All records should be reproduced verbatim.

-=-=-=-=-

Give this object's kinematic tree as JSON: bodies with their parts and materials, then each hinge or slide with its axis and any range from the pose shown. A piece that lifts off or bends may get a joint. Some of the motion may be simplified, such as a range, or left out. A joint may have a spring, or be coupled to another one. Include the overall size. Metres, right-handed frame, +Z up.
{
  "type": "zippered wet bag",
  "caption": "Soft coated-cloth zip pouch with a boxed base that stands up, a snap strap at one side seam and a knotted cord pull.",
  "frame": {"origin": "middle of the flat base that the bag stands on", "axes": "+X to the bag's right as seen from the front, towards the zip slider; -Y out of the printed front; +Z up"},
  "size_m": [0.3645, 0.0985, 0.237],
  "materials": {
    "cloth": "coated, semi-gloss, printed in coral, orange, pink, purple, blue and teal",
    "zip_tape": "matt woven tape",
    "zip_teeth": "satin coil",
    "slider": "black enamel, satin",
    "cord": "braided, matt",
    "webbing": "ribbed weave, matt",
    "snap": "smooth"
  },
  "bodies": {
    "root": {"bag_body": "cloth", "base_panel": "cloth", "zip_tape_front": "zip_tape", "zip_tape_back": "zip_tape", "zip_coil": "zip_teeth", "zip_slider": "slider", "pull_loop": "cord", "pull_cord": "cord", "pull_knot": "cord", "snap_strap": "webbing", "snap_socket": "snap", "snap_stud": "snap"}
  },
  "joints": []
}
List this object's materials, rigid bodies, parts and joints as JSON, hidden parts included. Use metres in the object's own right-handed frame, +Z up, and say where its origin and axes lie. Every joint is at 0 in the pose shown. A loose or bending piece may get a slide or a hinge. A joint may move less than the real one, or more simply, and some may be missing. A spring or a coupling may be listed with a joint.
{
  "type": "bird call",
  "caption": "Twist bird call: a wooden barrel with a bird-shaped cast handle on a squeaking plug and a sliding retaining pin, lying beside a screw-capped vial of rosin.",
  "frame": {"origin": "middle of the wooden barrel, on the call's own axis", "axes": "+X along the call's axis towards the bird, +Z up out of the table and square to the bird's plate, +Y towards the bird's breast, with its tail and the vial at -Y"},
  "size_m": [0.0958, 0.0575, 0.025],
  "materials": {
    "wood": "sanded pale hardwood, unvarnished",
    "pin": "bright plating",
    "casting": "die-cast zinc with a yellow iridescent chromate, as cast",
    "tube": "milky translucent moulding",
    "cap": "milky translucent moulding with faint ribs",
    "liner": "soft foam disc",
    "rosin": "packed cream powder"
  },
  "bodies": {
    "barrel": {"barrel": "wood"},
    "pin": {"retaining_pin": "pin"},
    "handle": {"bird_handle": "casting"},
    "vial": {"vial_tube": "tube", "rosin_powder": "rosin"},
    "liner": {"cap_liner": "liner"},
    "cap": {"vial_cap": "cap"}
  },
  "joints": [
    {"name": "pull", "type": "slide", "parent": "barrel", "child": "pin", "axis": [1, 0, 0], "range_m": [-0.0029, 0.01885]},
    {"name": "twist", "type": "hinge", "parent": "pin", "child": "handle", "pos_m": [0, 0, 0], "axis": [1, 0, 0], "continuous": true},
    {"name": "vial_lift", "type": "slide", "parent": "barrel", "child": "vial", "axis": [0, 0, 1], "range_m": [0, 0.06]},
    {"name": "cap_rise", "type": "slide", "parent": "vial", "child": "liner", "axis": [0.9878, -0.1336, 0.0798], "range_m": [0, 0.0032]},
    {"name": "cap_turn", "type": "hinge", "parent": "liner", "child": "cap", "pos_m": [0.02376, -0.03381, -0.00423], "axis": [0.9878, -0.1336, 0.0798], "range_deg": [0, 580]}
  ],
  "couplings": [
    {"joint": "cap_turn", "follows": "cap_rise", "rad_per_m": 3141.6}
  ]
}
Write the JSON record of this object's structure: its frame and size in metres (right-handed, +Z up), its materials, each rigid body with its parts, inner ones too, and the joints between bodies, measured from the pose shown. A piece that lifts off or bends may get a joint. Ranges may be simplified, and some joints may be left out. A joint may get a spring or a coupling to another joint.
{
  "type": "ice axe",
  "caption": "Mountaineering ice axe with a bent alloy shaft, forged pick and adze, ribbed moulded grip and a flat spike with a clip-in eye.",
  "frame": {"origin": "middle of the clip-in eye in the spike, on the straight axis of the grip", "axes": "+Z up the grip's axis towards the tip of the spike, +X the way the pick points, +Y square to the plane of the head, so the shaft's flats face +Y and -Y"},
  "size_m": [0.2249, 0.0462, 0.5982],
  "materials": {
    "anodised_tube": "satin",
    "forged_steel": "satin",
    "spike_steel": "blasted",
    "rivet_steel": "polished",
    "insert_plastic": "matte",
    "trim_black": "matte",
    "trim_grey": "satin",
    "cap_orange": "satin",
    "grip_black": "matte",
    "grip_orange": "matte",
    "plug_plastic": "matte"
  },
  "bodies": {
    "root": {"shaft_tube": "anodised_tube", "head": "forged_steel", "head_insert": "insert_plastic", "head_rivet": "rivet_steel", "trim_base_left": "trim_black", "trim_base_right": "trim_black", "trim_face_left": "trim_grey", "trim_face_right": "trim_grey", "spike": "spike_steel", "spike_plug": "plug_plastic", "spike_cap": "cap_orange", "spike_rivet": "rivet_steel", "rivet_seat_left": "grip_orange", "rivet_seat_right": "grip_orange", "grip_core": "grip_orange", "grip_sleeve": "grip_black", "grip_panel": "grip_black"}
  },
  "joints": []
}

-=-=-=-=-

- _TASK ANSWER_
Give this object's kinematic tree as JSON: bodies with their parts and materials, then each hinge or slide with its axis and any range from the pose shown. A piece that lifts off or bends may get a joint. Some of the motion may be simplified, such as a range, or left out. A joint may have a spring, or be coupled to another one. Include the overall size. Metres, right-handed frame, +Z up.
{
  "type": "zippered wet bag",
  "caption": "Soft coated-cloth zip pouch with a boxed base that stands up, a snap strap at one side seam and a knotted cord pull.",
  "frame": {"origin": "middle of the flat base that the bag stands on", "axes": "+X to the bag's right as seen from the front, towards the zip slider; -Y out of the printed front; +Z up"},
  "size_m": [0.3645, 0.0985, 0.237],
  "materials": {
    "cloth": "coated, semi-gloss, printed in coral, orange, pink, purple, blue and teal",
    "zip_tape": "matt woven tape",
    "zip_teeth": "satin coil",
    "slider": "black enamel, satin",
    "cord": "braided, matt",
    "webbing": "ribbed weave, matt",
    "snap": "smooth"
  },
  "bodies": {
    "root": {"bag_body": "cloth", "base_panel": "cloth", "zip_tape_front": "zip_tape", "zip_tape_back": "zip_tape", "zip_coil": "zip_teeth", "zip_slider": "slider", "pull_loop": "cord", "pull_cord": "cord", "pull_knot": "cord", "snap_strap": "webbing", "snap_socket": "snap", "snap_stud": "snap"}
  },
  "joints": []
}
List this object's materials, rigid bodies, parts and joints as JSON, hidden parts included. Use metres in the object's own right-handed frame, +Z up, and say where its origin and axes lie. Every joint is at 0 in the pose shown. A loose or bending piece may get a slide or a hinge. A joint may move less than the real one, or more simply, and some may be missing. A spring or a coupling may be listed with a joint.
{
  "type": "bird call",
  "caption": "Twist bird call: a wooden barrel with a bird-shaped cast handle on a squeaking plug and a sliding retaining pin, lying beside a screw-capped vial of rosin.",
  "frame": {"origin": "middle of the wooden barrel, on the call's own axis", "axes": "+X along the call's axis towards the bird, +Z up out of the table and square to the bird's plate, +Y towards the bird's breast, with its tail and the vial at -Y"},
  "size_m": [0.0958, 0.0575, 0.025],
  "materials": {
    "wood": "sanded pale hardwood, unvarnished",
    "pin": "bright plating",
    "casting": "die-cast zinc with a yellow iridescent chromate, as cast",
    "tube": "milky translucent moulding",
    "cap": "milky translucent moulding with faint ribs",
    "liner": "soft foam disc",
    "rosin": "packed cream powder"
  },
  "bodies": {
    "barrel": {"barrel": "wood"},
    "pin": {"retaining_pin": "pin"},
    "handle": {"bird_handle": "casting"},
    "vial": {"vial_tube": "tube", "rosin_powder": "rosin"},
    "liner": {"cap_liner": "liner"},
    "cap": {"vial_cap": "cap"}
  },
  "joints": [
    {"name": "pull", "type": "slide", "parent": "barrel", "child": "pin", "axis": [1, 0, 0], "range_m": [-0.0029, 0.01885]},
    {"name": "twist", "type": "hinge", "parent": "pin", "child": "handle", "pos_m": [0, 0, 0], "axis": [1, 0, 0], "continuous": true},
    {"name": "vial_lift", "type": "slide", "parent": "barrel", "child": "vial", "axis": [0, 0, 1], "range_m": [0, 0.06]},
    {"name": "cap_rise", "type": "slide", "parent": "vial", "child": "liner", "axis": [0.9878, -0.1336, 0.0798], "range_m": [0, 0.0032]},
    {"name": "cap_turn", "type": "hinge", "parent": "liner", "child": "cap", "pos_m": [0.02376, -0.03381, -0.00423], "axis": [0.9878, -0.1336, 0.0798], "range_deg": [0, 580]}
  ],
  "couplings": [
    {"joint": "cap_turn", "follows": "cap_rise", "rad_per_m": 3141.6}
  ]
}
Write the JSON record of this object's structure: its frame and size in metres (right-handed, +Z up), its materials, each rigid body with its parts, inner ones too, and the joints between bodies, measured from the pose shown. A piece that lifts off or bends may get a joint. Ranges may be simplified, and some joints may be left out. A joint may get a spring or a coupling to another joint.
{
  "type": "ice axe",
  "caption": "Mountaineering ice axe with a bent alloy shaft, forged pick and adze, ribbed moulded grip and a flat spike with a clip-in eye.",
  "frame": {"origin": "middle of the clip-in eye in the spike, on the straight axis of the grip", "axes": "+Z up the grip's axis towards the tip of the spike, +X the way the pick points, +Y square to the plane of the head, so the shaft's flats face +Y and -Y"},
  "size_m": [0.2249, 0.0462, 0.5982],
  "materials": {
    "anodised_tube": "satin",
    "forged_steel": "satin",
    "spike_steel": "blasted",
    "rivet_steel": "polished",
    "insert_plastic": "matte",
    "trim_black": "matte",
    "trim_grey": "satin",
    "cap_orange": "satin",
    "grip_black": "matte",
    "grip_orange": "matte",
    "plug_plastic": "matte"
  },
  "bodies": {
    "root": {"shaft_tube": "anodised_tube", "head": "forged_steel", "head_insert": "insert_plastic", "head_rivet": "rivet_steel", "trim_base_left": "trim_black", "trim_base_right": "trim_black", "trim_face_left": "trim_grey", "trim_face_right": "trim_grey", "spike": "spike_steel", "spike_plug": "plug_plastic", "spike_cap": "cap_orange", "spike_rivet": "rivet_steel", "rivet_seat_left": "grip_orange", "rivet_seat_right": "grip_orange", "grip_core": "grip_orange", "grip_sleeve": "grip_black", "grip_panel": "grip_black"}
  },
  "joints": []
}